ChipIn Home

Wall Street Journal Article

Pretty neat Wall Street Journal article about online fundraising and Chipin today. You need a WSJ account to read the article, so here’s the text…

Virtuous Reality
How Online Networks Can Boost Good Causes
March 30, 2007

JAKARTA, Indonesia — When Beth Kanter added a few lines of computer code to a Web site in December she proved a simple truth: All the fancy social-networking, Web 2.0 stuff we keep hearing about can have a useful purpose.

The computer code was what is called a Web widget. Think of it as a mini Web page within a larger Web page, a panel where the data come from a different source from the rest of the stuff on that page. Widgets are increasingly popular as a way of delivering little slices of information or content to Web logs (blogs) or other Web pages. Usually, it’s geeky stuff like a clock or a piece of music or video. But in Ms. Kanter’s case it’s about raising money for charity.

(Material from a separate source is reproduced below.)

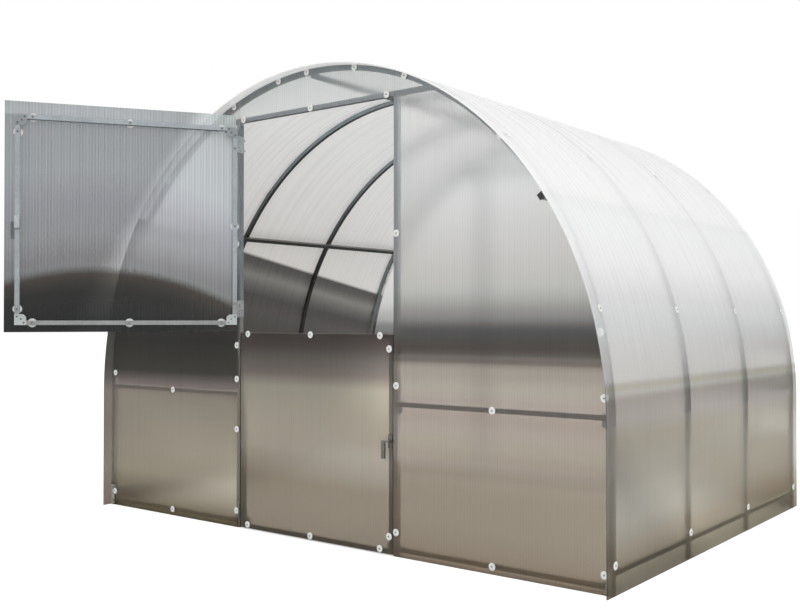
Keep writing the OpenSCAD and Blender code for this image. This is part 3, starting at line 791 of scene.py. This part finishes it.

Ms. Kanter, a 50-year-old Massachusetts-based consultant to nonprofit organizations, wasn’t new to computers. So when in November Honolulu-based ChipIn launched its fund-raising widget, which allows users to contribute money and also displays how much money has been raised and how much still needs to be raised, she took the plunge; she placed the code on her Web page (sharingfoundation.chipin.com/sharing-foundation) and set a goal — raising a modest $750 to fund Cambodian orphan Leng Sopharath to go to college — and a deadline of a month. She then raided address books, instant-messaging buddy lists and networking sites for people who might be interested. ChipIn handled the donations. She raised $882 in 26 days. (You can find details of her campaign at widgetfundraising.wikispaces.com.)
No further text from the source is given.